A pass means the real endpoint reached the approved resolver and produced both expected outcomes within the promised privacy boundary. A failed block with no matching query is a path problem, not evidence that the filter rule is weak. A query that reaches the resolver but matches the wrong action points instead to profile assignment, precedence, or rule ownership. Fix the owning boundary and rerun the same test.
Encrypted policy checklist questions
Must an encrypted DNS policy choose one protocol?
No. Different supported endpoints may use DoH, DoT, or DoQ while reaching the same policy-owning resolver. The policy should name approved paths and expected outcomes, not declare one transport universally superior. Verify every path you rely on and document where endpoint or network support differs.
Should the policy require every DNS query to be logged?
No. Logging should have a stated purpose, minimum field set, authorized audience, and retention period. Aggregate outcomes may be enough for routine health checks, while a short detailed window may help troubleshoot one endpoint. Live resolver processing is necessary; indefinite detailed retention is a separate choice.

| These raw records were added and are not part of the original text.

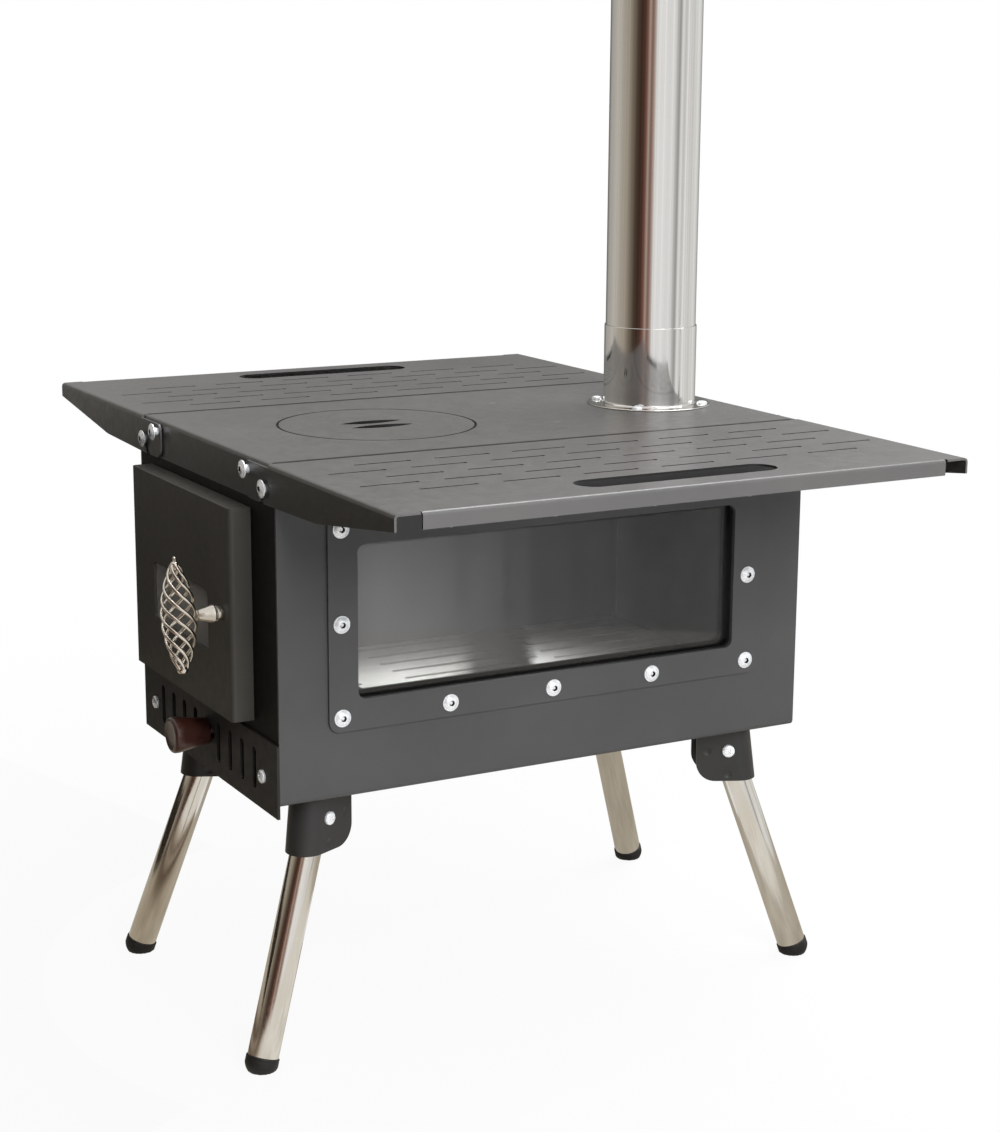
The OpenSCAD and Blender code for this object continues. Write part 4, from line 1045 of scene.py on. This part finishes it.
@dataclass
class LatchHandle:
    """The wire cage, its turned boss and the latch that they turn."""

    axis_x: float = 71.3
    axis_z: float = STAND_H + 126.5
    lean_deg: float = 9.0
    cage_y: float = -260.95
    wires: int = 6
    twist_deg: float = -430.0
    end_r: float = 2.3
    belly_r: float = 11.6
    belly_power: float = 0.8
    wire_l: float = 72.0
    wire_w: float = 2.5
    wire_t: float = 1.9
    cage_h: float = 77.0
    ferrule_h: float = 6.0
    ferrule_r: tuple[float, float] = (3.8, 3.0)
    ferrule_edge_r: float = 1.0
    ferrule_round: float = 2.4
    eye_r: float = 1.7
    eye_w: float = 1.3
    eye_sunk: float = 0.6
    boss_start: float = DOOR_FACE_Y - 0.3
    neck_r: float = 5.2
    neck_h: float = 4.2
    groove_r: float = 4.3
    groove_h: tuple[float, float] = (4.3, 4.9)
    rim: tuple[float, float] = (5.0, 5.0)
    belly: tuple[float, float] = (6.1, 6.6)
    cone: tuple[tuple[float, float], ...] = ((5.9, 9.0), (4.9, 12.5), (3.9, 16.0), (3.15, 17.5))
    bead: tuple[float, float] = (2.9, 18.2)
    bead_r: float = 0.6
    boss_edge_r: float = 0.4
    tip_r: float = 2.6
    boss_h: float = 19.0

    def lean(self, grid: np.ndarray) -> np.ndarray:
        """Leans points about the latch axis and puts them on the door."""
        x, z = turn_pair(grid[..., 0], grid[..., 2], self.lean_deg)
        return np.stack([self.axis_x + x, grid[..., 1], self.axis_z + z], axis=-1)

    def build(self) -> None:
        """Builds the cage and boss and dresses the latch."""
        self.build_cage()
        self.build_boss()
        dress(SCREW_STEEL, "latch_shaft", "latch_nut")
        dress(INNER_STEEL, "latch_tongue")

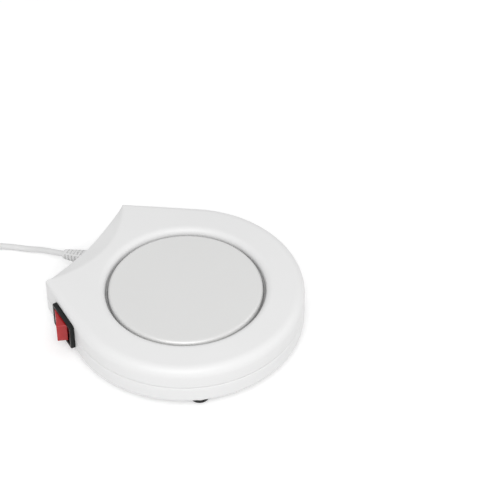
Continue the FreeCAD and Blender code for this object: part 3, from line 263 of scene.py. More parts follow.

What should trigger an encrypted DNS policy review?
Review after meaningful changes to browsers, operating systems, VPNs, networks, resolver contracts, endpoint ownership, role assignments, retention needs, or policy categories. Also review after a failed allow-or-block verification, a recurring exception, or evidence that requests no longer reach the approved resolver under the expected profile.
Apply the checklist to one Veilty profile
In Veilty, map one resource to the intended profile, choose the narrowest rule or redirect, and verify one fresh allow plus one safe expected block. Retained DNS activity history is scoped to its Space or Tenant, end-to-end encrypted with user-held keys, and available only through permitted roles; the resolver still necessarily processes live requests. Record the approved encrypted path, exception owner, and review trigger so the checklist remains an operating policy rather than a one-time document.